Our first Environmental Science Series of 2021: Improving urban water quality.
Urban stormwater runoff erodes, degrades and pollutes the streams, rivers and bays in and downstream of Victoria's cities and towns. When polluted, stormwater can be a risk to human health and the environment.
As a regulator, EPA sets standards for stormwater quality and works with industry to meet those standards. These standards are now under review with a proposal to include flow volumes. This reflects the improved scientific understanding of the importance of flows in reducing stormwater impacts.
Dr Leon Metzeling (Senior Applied Scientist - Freshwater) hosted Associate Prof. Chris Walsh, Prof. Tim Fletcher and Dr Stephanie Lavau as they outlined their vision for urban stormwater management in Victoria. The panel explained their proposed principles to underpin stormwater management targets for achieving environmental protection objectives for the state's waterways, and demonstrated the type of innovative technologies that can be used to meet those targets and objectives.

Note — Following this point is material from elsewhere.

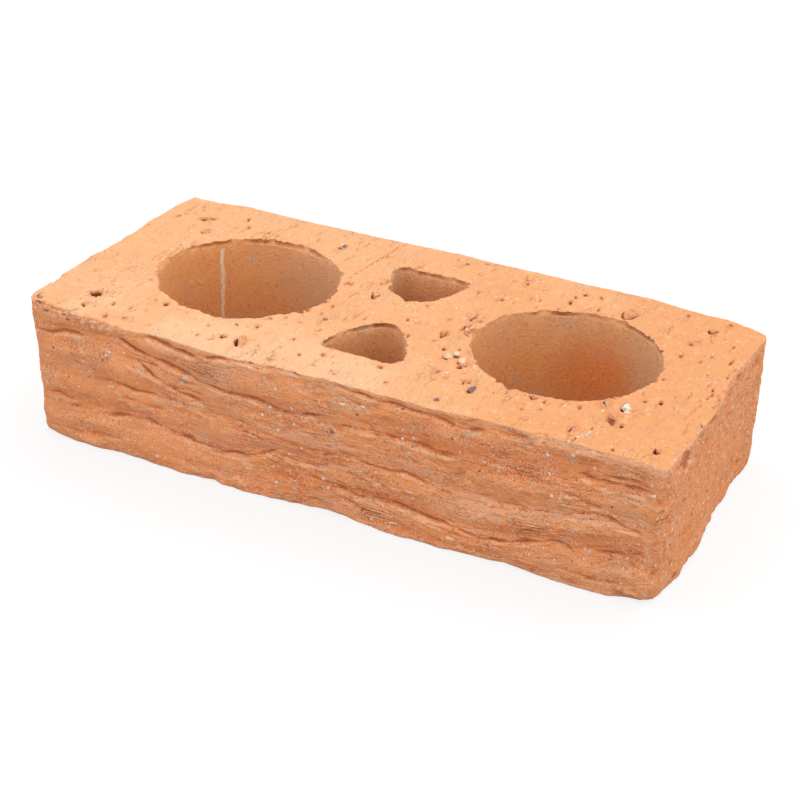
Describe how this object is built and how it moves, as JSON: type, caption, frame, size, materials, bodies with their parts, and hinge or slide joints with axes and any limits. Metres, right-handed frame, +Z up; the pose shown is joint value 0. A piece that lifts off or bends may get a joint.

Host: Dr Leon Metzeling, Senior Applied Scientist - Freshwater, Environment Protection Authority Victoria
Leon is a senior scientist at EPA Victoria specializing in inland waters and has been with EPA for over 30 years. He was part of the 2013/14 review of the stormwater BPEM, has dealt with many impacts from stormwater in his time at EPA and continues to be involved in research on stormwater impacts. He has been Victoria’s representative on the team managing the review of the National Water Quality Guidelines. He had a lead role in the science input to the new SEPP (Waters), which was gazetted in October 2018 and is involved in the development of the new legislative instruments which will replace the SEPP once the new EP Act comes into force in 2021. He has over 40 publications in the peer review literature focusing mainly on freshwater ecology and bioassessment but has recently focused on the impact of emerging contaminants on aquatic systems and human health.
Guest Speakers:
Associate Professor Chris Walsh, Principal Research Fellow, School of Ecosystem and Forest Sciences, University of Melbourne
Chris Walsh has been working and writing on the effects of land use (particularly urbanisation) on the ecology of streams for 25 years. Together with Professor Tim Fletcher, Chris leads the Waterway Ecosystem Research Group and is a senior member of the Melbourne Waterway Research Practice Partnership with Melbourne Water. Both groups aim to optimise urban (and other) land and water management for the protection and restoration of running waters. Current projects include a world-first experiment in restoring the ecological health of a stream through catchment-scale retrofit of urban stormwater drainage. This project, and Chris’ research more broadly, have led to many high impact publications that have recast the problem of urban stormwater runoff, influencing reforms to urban water management internationally.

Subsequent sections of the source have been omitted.